## Dataset records
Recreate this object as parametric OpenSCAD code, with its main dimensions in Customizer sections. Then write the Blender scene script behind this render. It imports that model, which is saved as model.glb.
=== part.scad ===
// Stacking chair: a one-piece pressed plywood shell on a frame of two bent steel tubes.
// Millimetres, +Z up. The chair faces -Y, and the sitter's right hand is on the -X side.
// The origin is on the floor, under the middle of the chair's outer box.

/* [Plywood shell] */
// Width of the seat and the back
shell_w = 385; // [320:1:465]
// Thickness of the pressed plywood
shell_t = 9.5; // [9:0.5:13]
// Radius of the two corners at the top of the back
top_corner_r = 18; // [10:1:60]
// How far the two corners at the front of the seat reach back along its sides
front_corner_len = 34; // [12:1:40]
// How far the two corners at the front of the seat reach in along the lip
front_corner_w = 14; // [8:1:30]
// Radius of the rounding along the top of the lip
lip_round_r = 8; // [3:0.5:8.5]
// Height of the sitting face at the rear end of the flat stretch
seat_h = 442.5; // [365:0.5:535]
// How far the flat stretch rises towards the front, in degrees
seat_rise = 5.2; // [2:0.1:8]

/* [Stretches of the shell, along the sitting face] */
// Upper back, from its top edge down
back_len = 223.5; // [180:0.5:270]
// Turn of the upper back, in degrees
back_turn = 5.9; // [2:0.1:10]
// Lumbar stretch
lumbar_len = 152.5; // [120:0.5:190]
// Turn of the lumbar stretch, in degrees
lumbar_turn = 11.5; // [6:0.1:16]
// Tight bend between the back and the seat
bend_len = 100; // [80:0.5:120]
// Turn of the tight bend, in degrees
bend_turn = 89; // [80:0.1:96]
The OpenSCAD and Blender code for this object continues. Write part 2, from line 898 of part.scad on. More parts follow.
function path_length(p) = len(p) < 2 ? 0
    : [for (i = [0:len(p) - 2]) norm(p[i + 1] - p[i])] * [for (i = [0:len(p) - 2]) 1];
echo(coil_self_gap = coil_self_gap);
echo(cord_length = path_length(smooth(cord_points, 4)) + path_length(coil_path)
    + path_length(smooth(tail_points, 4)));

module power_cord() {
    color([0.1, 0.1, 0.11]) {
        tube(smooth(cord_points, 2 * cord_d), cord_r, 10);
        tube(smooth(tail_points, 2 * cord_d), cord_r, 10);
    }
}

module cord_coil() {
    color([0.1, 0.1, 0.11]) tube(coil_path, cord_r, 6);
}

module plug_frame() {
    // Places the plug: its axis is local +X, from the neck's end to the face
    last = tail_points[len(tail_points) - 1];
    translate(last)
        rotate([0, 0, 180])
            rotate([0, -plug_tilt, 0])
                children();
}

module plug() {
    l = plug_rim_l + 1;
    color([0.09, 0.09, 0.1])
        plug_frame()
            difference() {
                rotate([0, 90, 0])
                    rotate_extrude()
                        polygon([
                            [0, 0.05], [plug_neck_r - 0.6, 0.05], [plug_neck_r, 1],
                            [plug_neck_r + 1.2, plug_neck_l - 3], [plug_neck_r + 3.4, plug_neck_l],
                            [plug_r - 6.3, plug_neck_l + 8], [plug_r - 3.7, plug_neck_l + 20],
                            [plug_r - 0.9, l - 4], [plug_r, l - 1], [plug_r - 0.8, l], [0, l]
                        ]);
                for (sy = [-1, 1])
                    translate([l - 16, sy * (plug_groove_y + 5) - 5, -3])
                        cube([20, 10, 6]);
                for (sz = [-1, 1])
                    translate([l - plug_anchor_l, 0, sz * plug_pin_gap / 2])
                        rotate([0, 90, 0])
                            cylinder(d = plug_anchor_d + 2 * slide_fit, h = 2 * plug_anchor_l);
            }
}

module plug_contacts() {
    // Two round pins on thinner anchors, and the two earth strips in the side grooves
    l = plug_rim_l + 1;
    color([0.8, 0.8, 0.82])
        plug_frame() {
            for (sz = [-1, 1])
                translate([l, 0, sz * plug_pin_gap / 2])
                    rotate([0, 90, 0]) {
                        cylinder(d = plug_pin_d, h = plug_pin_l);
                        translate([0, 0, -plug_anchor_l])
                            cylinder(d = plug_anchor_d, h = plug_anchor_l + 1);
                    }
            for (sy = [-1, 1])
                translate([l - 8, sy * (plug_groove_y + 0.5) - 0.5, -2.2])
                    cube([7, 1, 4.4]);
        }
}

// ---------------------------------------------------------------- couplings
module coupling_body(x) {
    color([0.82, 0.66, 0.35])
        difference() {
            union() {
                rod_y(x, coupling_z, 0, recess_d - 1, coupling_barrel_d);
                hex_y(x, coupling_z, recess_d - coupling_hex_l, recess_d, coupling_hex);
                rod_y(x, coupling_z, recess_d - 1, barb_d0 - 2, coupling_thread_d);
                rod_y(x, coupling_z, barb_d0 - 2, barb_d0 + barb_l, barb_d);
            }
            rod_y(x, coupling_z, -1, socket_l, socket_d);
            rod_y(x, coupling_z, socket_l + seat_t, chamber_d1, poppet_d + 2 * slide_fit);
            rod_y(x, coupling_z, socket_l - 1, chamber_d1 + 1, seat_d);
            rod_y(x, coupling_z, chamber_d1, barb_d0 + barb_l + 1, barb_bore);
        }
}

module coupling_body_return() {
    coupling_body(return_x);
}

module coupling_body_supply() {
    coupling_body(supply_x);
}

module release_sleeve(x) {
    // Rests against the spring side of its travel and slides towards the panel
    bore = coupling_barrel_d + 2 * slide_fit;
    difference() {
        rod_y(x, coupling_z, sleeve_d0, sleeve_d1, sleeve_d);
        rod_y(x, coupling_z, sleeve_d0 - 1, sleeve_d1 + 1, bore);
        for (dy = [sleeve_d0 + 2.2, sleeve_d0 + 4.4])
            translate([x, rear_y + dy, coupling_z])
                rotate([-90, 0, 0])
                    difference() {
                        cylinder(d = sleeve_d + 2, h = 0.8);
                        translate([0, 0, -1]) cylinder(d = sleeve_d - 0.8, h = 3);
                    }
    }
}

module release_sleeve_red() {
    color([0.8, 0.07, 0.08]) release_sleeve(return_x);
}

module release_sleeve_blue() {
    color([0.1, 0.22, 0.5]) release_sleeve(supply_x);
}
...
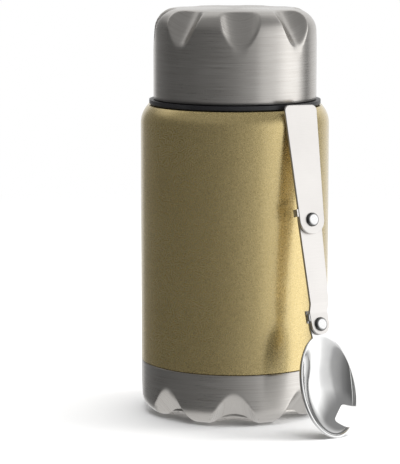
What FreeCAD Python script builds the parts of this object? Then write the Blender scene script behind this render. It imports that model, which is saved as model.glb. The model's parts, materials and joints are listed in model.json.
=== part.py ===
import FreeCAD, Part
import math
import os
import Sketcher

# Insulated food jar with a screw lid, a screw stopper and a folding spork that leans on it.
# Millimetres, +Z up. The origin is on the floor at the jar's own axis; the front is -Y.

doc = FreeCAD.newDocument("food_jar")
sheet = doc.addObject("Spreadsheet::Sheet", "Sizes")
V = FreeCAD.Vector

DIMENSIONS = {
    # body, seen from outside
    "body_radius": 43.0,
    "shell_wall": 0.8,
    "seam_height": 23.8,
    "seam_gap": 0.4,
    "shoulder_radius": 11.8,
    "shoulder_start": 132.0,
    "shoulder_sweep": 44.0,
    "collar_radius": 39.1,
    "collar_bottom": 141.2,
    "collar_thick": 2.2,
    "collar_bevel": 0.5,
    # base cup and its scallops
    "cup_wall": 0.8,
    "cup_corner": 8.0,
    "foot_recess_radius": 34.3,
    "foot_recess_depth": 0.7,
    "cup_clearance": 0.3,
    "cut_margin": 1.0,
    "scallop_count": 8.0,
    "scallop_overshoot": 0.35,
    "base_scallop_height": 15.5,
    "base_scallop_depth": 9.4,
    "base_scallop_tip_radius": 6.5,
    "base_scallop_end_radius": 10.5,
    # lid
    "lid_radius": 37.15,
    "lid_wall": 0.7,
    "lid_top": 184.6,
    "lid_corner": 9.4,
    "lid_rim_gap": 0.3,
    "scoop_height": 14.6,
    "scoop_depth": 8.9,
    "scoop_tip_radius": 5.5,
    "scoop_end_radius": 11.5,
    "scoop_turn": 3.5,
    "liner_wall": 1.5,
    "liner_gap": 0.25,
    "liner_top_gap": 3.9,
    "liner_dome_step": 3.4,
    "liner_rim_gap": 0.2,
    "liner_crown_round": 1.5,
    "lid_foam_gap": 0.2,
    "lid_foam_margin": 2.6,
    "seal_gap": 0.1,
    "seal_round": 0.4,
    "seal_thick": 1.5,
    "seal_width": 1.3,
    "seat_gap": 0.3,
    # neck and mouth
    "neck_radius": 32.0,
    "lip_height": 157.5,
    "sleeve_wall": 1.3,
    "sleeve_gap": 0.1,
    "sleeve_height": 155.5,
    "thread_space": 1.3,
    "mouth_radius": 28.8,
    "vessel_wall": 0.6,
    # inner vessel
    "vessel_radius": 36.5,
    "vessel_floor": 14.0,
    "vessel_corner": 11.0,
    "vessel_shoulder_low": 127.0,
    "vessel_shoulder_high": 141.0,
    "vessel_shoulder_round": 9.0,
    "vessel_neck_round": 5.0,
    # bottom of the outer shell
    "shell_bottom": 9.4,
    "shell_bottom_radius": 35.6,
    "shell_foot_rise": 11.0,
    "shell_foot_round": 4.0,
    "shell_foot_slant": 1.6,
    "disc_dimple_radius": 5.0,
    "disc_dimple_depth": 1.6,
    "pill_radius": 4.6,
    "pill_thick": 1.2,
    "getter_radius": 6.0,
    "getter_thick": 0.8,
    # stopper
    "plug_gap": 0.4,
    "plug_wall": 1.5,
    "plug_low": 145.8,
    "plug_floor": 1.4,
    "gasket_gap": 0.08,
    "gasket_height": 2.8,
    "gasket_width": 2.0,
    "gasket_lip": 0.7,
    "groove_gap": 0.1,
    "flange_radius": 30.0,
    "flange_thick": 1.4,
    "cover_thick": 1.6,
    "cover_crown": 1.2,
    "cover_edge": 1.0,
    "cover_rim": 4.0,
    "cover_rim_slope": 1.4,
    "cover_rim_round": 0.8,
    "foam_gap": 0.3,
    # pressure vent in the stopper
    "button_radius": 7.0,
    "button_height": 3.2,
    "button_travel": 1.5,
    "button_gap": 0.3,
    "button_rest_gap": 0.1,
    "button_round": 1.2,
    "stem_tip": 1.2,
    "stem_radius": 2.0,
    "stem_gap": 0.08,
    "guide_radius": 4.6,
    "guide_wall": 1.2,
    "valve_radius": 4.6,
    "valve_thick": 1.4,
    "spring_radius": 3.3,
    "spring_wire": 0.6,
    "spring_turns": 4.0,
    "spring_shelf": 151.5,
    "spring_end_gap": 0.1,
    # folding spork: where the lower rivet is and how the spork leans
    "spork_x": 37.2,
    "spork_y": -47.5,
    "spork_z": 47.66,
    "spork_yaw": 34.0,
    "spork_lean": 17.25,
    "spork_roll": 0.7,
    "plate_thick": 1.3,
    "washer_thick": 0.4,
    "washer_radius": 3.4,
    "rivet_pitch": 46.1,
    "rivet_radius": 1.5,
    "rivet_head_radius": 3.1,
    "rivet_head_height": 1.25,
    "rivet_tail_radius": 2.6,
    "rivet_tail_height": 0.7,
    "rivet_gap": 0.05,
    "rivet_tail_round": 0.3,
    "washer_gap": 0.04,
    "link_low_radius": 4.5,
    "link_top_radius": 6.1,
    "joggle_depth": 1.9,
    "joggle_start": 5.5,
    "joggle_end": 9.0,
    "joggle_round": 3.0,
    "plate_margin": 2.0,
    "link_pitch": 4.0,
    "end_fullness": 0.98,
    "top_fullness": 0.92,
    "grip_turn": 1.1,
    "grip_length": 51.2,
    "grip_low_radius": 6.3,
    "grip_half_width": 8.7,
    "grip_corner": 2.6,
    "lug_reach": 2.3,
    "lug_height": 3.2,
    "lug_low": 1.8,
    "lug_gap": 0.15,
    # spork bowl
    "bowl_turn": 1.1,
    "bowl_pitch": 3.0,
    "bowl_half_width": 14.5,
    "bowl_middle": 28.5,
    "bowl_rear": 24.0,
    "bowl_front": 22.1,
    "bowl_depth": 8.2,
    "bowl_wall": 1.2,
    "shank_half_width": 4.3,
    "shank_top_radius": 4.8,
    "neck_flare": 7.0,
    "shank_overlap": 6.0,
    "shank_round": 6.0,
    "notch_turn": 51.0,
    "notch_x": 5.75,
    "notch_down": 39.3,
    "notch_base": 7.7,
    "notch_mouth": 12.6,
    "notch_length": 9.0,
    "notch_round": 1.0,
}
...
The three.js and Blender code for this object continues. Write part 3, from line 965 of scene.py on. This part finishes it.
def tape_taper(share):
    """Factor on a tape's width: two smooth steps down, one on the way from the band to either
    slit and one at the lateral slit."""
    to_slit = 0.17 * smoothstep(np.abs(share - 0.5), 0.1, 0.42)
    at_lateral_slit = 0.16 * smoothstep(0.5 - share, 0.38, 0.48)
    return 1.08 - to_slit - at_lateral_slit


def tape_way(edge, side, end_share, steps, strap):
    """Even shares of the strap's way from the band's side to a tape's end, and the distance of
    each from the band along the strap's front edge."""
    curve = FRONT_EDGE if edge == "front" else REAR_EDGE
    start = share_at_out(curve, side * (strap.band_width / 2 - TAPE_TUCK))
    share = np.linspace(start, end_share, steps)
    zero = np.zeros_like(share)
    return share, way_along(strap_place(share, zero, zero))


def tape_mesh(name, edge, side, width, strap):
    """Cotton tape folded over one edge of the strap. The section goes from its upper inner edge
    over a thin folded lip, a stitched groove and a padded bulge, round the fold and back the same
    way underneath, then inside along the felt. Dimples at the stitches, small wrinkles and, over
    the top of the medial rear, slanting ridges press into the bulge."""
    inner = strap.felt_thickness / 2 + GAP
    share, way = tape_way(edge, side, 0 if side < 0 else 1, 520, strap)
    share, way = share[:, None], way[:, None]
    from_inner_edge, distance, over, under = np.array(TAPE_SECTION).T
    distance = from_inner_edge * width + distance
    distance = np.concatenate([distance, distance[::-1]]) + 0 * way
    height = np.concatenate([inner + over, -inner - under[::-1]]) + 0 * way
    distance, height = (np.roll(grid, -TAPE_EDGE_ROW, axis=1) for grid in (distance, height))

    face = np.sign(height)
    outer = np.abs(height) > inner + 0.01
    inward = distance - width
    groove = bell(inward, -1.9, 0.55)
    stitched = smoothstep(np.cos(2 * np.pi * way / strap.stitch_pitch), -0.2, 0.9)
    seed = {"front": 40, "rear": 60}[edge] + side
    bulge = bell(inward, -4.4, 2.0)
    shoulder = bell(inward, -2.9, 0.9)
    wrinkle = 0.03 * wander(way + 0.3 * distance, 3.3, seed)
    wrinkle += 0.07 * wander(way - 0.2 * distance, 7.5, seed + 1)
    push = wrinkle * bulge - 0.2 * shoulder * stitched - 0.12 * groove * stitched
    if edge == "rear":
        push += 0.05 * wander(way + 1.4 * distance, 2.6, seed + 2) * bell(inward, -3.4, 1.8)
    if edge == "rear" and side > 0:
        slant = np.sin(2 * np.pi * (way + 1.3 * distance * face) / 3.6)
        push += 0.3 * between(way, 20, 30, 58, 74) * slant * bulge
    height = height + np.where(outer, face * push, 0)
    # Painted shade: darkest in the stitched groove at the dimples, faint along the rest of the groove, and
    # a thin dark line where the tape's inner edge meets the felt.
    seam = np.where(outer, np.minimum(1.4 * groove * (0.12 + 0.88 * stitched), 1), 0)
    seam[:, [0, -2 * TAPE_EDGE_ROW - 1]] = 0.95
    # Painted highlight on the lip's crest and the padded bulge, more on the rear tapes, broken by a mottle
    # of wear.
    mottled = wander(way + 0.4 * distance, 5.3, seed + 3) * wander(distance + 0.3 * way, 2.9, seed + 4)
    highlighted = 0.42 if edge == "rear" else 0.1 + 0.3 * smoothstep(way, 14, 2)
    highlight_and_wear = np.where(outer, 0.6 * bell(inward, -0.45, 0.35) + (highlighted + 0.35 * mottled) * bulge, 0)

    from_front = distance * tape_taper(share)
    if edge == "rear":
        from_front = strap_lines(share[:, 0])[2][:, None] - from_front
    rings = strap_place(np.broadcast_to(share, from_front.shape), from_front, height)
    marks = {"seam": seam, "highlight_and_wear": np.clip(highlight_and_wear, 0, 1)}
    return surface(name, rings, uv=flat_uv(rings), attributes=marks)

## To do
Using the material above, copy every line in which the string "model" occurs.

## Result below
Recreate this object as parametric OpenSCAD code, with its main dimensions in Customizer sections. Then write the Blender scene script behind this render. It imports that model, which is saved as model.glb.
What FreeCAD Python script builds the parts of this object? Then write the Blender scene script behind this render. It imports that model, which is saved as model.glb. The model's parts, materials and joints are listed in model.json.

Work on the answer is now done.